The problem is that the timing is all wrong. By definition, it takes a while for a downturn to start to affect long term unemployment. You’re only long term unemployed if you’ve been out of work for a year or more, so you generally see long term unemployment rise about a year after the overall unemployment rate starts to rise. That’s exactly what the data show.
In January 2009, as Henderson points out, there were 258,400 long term Newstart recipients. By July 2009, the month that the Fair Work Act took effect, there were 270,978. By January 2010, the month that the modern awards came into effect, featuring the provisions that Henderson partly blames for the increase in long term unemployment, the number had risen to 311,843. Bear in mind that a person who becomes long term unemployed has been out of a job for a year or more, so those 311,843 people had been searching for work since at least January 2009. For this rise to be attributed to the creation of modern awards would require a somewhat elastic view of the space-time continuum.
And yet, Henderson’s case is even weaker than it appears. Why? Because DEEWR itself (the publisher of the data) cautions that:
There is a break in the series between June and July 2009. Post July 2009 job seeker data is not wholly compatible with previously published data.
So, you can’t really use the DEEWR data to make a long term comparison. What we can use is the ABS Labour Force data.
Using this data we can look at the number of long term unemployed people as a proportion of the labour force. On this measure, graphed below, the level of long term unemployment is actually lower now than it was when the modern awards came into effect!
Ratio of long term unemployed people to all persons in the labour force (%): April 2001 to January 2011 (seasonally adjusted)
Unemployment started to rise from February 2008, slowly at first. Around a year after unemployment began to rise, long term unemployment began to rise. Some of the people who lost their jobs (or entered the labour force and couldn’t find work) from early 2008 moved into the ‘long term’ column. Since early 2009, the number of long term unemployed people as a proportion of the labour force has not risen significantly.

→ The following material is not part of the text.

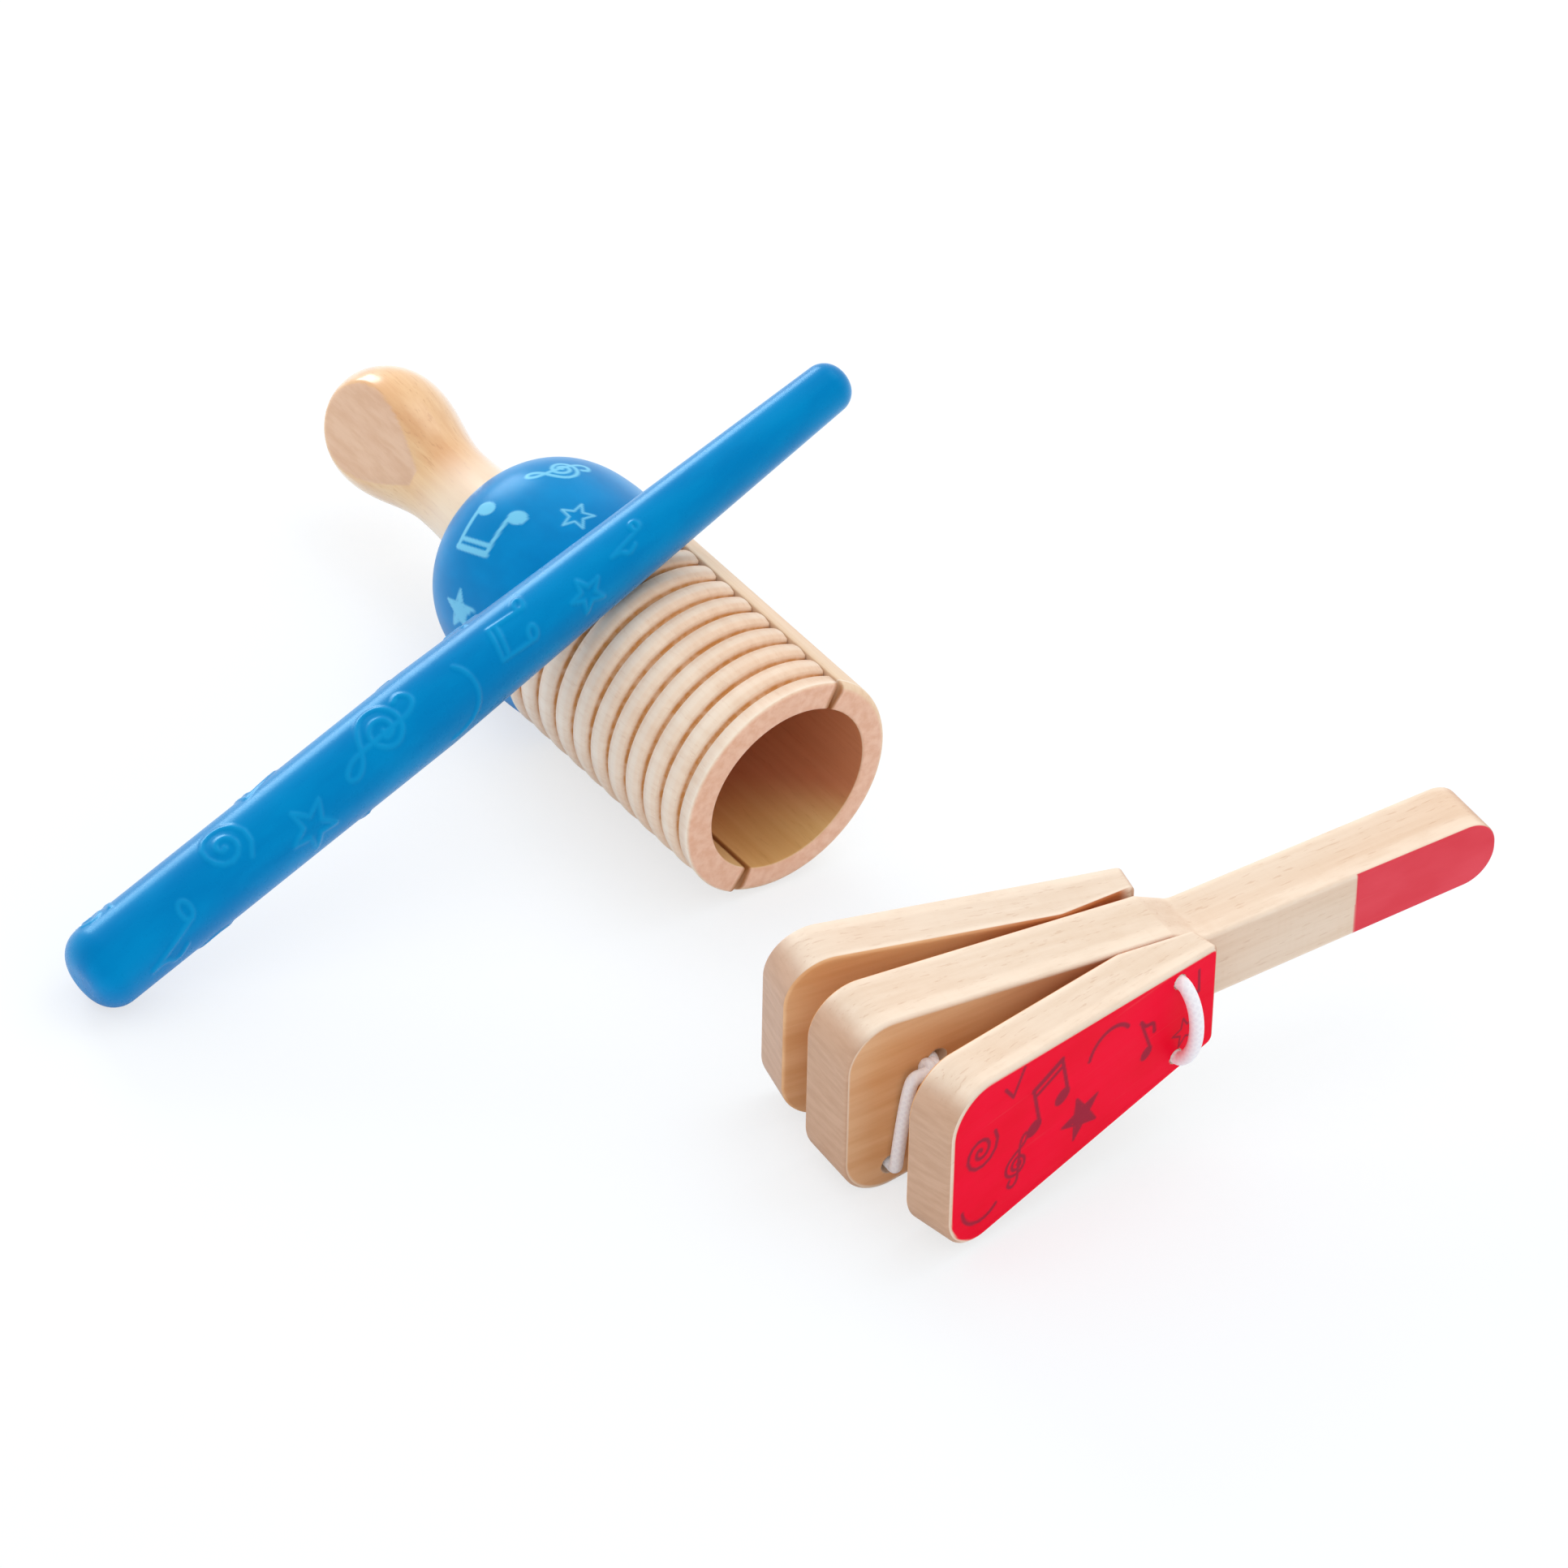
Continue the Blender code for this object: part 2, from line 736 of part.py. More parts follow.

Bear in mind the year-long lag between in long term unemployment’s response to an event: if the modern awards had created a long-term unemployment spike, we’d expect to see it from January 2011. We don’t. Instead, long-term unemployment fell in January in both absolute terms (2 300 fewer LT unemployed people) and relative terms (as a proportion of the labour force).
The ratio has now fallen for three months in a row (remember these data are seasonally adjusted). It is difficult to understand how you could infer from the data that the Fair Work Act and/or the creation of the modern awards has resulted in an increase in long term unemployment.
Note: I work in the union movement, but the views expressed in this blog are not necessarily those of my employer.